I was going thru my closet and came upon three eldon slot cars i think they are 1/24th scale???, they are approx. 5 1/2 inches long & 2 inches wide, does anybody have an idea of what they are worth, I have no way of testing them to see if they work, 1 is a light blue Corvette, 1 is a dark blue Camaro & the other one is a white Ford Mustang, thank you:thumbsup:


----------



## Jim Norton (Jun 29, 2007)

*Ebay*

Check on ebay. Eldon was very popular and has a following. Some of the stuff is rarer than others.

Jim Norton
Huntsville, AL


----------



## roadrner (Jul 21, 1999)

They are more than likely 1/32. As Jim stated there are many Eldon fans out there, give epay a check. If you an, post a pic to your thread. Thanks.:thumbsup: rr


----------



## DHR Racing (Mar 21, 2006)

thanks guy's:thumbsup:


----------



## dlw (Aug 17, 1999)

You can test you cars with a 9V battery. Touch the leads to the pickup braids, the car should run. They can probably use a lube job. Oil the axles and arm shaft at each end of the motor.
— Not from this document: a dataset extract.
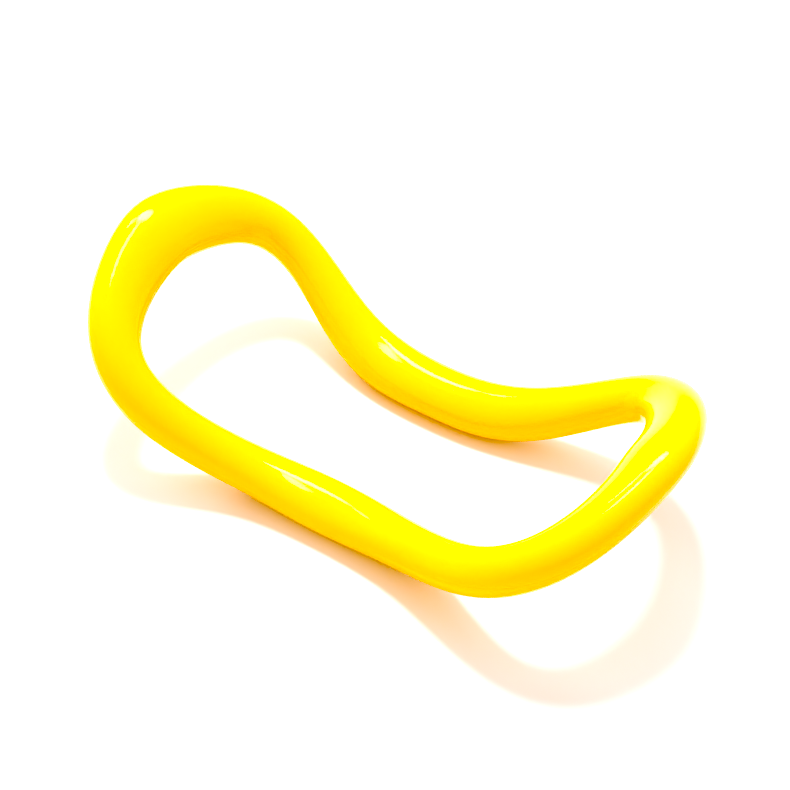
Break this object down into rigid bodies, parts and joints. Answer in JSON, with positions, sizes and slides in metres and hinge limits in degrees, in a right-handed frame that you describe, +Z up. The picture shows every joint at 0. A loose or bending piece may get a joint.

Also, the Eldon muscle cars (what you got) seem to be more valuable, with Chargers being the most sought after.


----------



## DHR Racing (Mar 21, 2006)

great!! thanks for the info. dlw:thumbsup:


----------



## Marty (Oct 20, 1999)

I am the owner moderator for a Yahoo group dedicated to Eldon slot cars. Come join in the fun!

http://groups.yahoo.com/group/Eldon_Slot_Cars/

Pictures of the cars would be nice to see. I sold a Camaro last year for $25.00 at the Dayton toy show. It was dark metallic blue and almost mint with a good running chassis.

Marty


----------